**WRITTEN EXERCISE:** Collect every line that includes the string "finishes".

**PROVIDED RECORDS:**
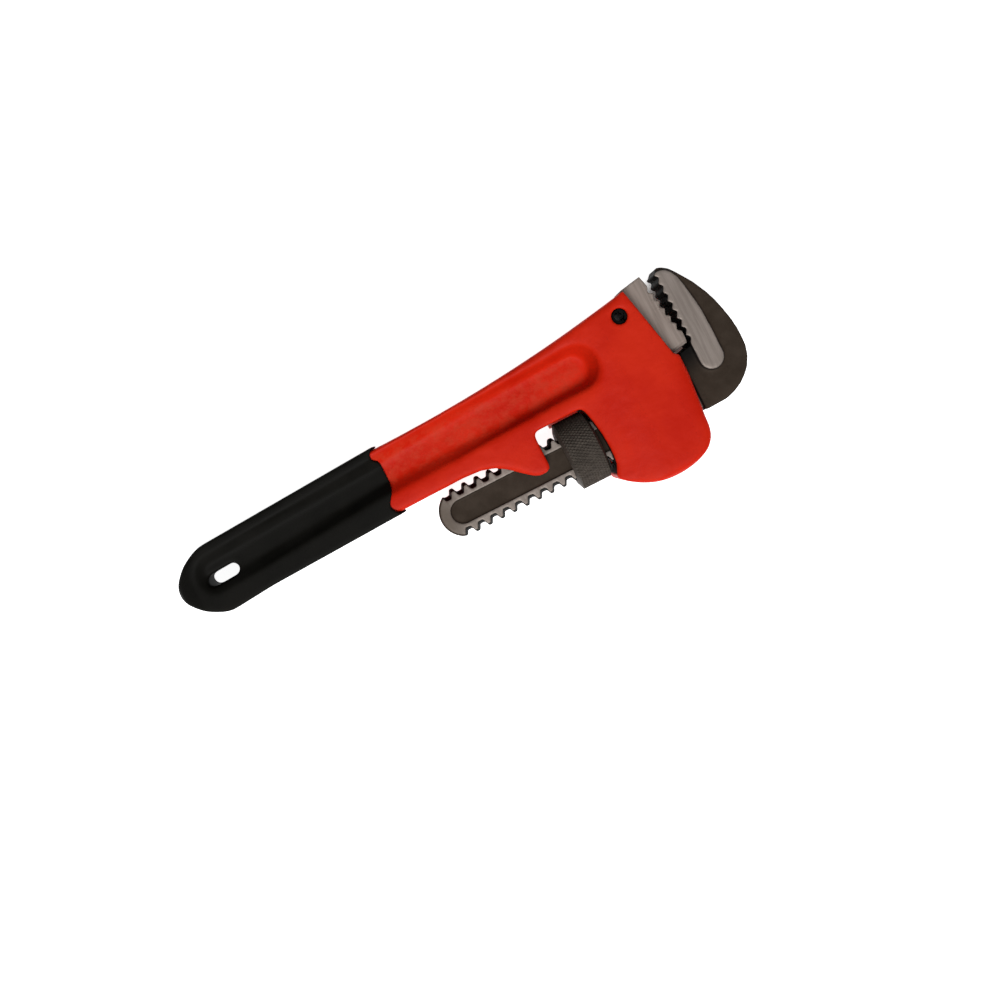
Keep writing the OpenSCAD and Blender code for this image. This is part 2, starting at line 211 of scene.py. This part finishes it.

* * *

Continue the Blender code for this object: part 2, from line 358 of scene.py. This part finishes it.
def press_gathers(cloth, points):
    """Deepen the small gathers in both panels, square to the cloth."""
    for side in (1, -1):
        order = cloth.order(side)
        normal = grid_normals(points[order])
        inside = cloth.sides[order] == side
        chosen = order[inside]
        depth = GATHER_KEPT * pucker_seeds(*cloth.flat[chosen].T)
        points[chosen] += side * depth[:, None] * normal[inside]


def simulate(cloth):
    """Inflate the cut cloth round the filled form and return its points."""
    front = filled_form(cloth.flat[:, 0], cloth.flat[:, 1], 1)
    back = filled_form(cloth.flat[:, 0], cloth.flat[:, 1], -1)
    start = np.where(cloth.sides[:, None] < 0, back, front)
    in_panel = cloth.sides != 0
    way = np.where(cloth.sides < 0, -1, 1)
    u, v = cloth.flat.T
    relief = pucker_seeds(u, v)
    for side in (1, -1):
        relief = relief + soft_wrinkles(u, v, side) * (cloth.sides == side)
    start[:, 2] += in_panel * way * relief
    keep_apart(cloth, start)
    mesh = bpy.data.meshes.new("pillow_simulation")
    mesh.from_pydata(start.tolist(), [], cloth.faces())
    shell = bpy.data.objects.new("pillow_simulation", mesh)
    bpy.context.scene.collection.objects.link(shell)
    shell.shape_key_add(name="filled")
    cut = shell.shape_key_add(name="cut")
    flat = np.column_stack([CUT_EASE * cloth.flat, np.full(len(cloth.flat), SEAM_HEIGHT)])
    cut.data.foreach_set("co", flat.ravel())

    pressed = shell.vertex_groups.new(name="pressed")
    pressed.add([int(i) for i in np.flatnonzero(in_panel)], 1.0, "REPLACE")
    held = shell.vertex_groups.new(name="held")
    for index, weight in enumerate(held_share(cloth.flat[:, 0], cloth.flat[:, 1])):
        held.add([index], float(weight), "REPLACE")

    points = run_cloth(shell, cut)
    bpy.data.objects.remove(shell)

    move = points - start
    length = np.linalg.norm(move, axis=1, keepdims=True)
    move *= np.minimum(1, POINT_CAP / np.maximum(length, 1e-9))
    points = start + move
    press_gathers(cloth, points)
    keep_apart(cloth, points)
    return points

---

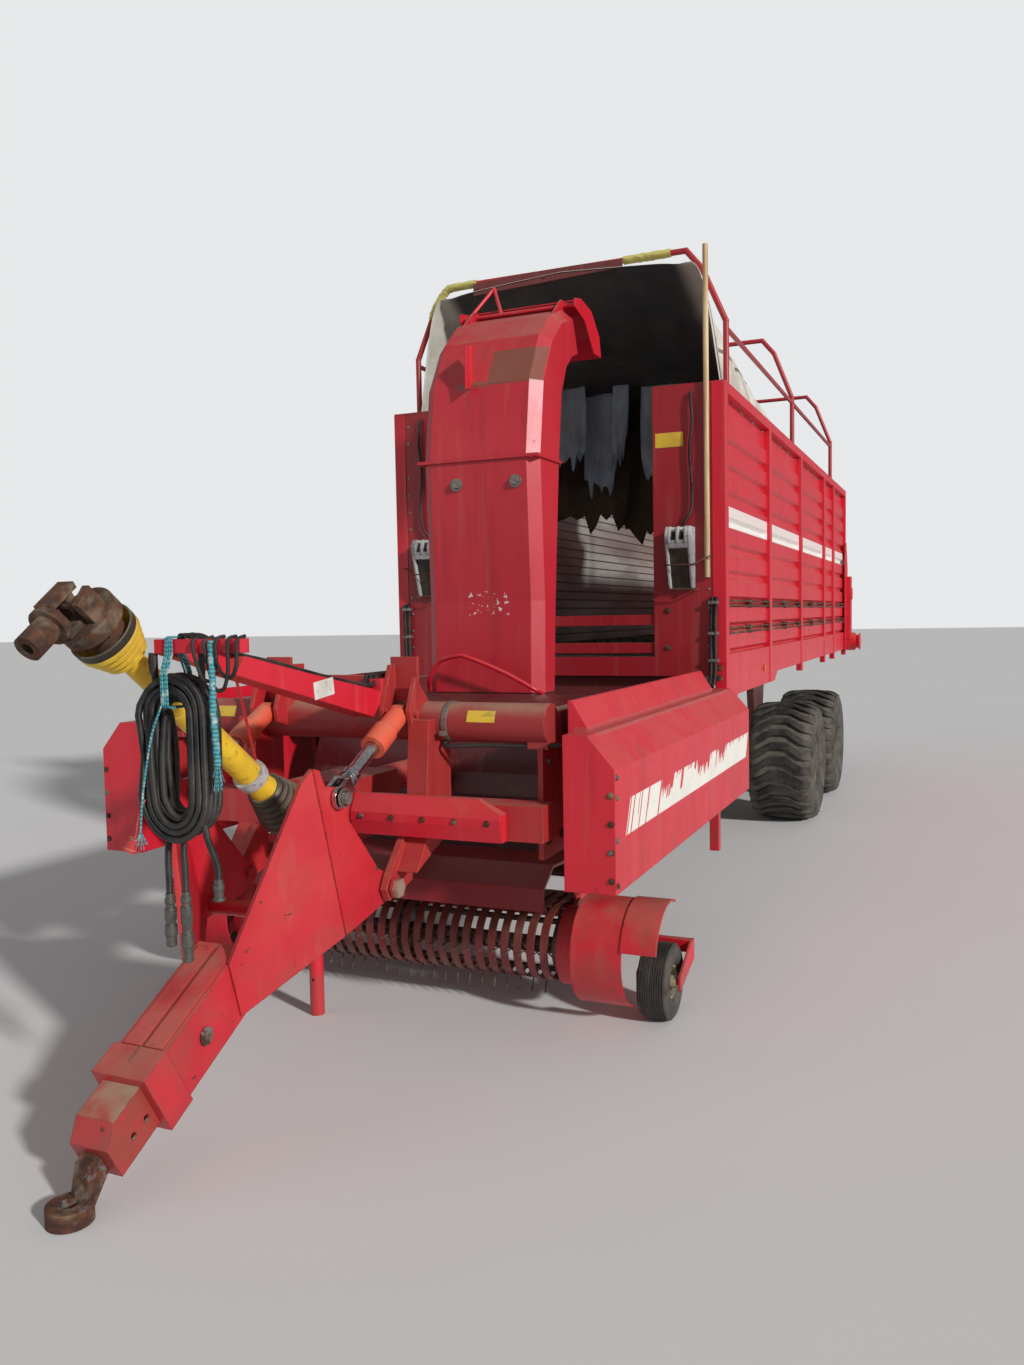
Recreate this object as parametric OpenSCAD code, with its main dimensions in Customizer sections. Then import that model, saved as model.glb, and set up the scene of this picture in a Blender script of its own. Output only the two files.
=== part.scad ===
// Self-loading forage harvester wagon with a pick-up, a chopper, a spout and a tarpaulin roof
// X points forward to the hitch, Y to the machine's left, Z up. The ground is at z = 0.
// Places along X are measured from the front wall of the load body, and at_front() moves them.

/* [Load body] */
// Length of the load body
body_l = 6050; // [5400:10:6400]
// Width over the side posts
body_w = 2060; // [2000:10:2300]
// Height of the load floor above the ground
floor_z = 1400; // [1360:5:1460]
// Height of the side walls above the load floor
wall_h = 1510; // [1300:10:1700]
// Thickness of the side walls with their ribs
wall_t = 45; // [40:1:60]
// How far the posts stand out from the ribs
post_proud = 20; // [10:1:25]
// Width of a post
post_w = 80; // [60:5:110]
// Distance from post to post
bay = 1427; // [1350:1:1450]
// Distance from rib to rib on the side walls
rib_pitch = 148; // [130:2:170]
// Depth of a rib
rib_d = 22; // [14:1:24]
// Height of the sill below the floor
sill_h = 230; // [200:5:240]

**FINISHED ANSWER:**
Keep writing the OpenSCAD and Blender code for this image. This is part 2, starting at line 211 of scene.py. This part finishes it.
Continue the Blender code for this object: part 2, from line 358 of scene.py. This part finishes it.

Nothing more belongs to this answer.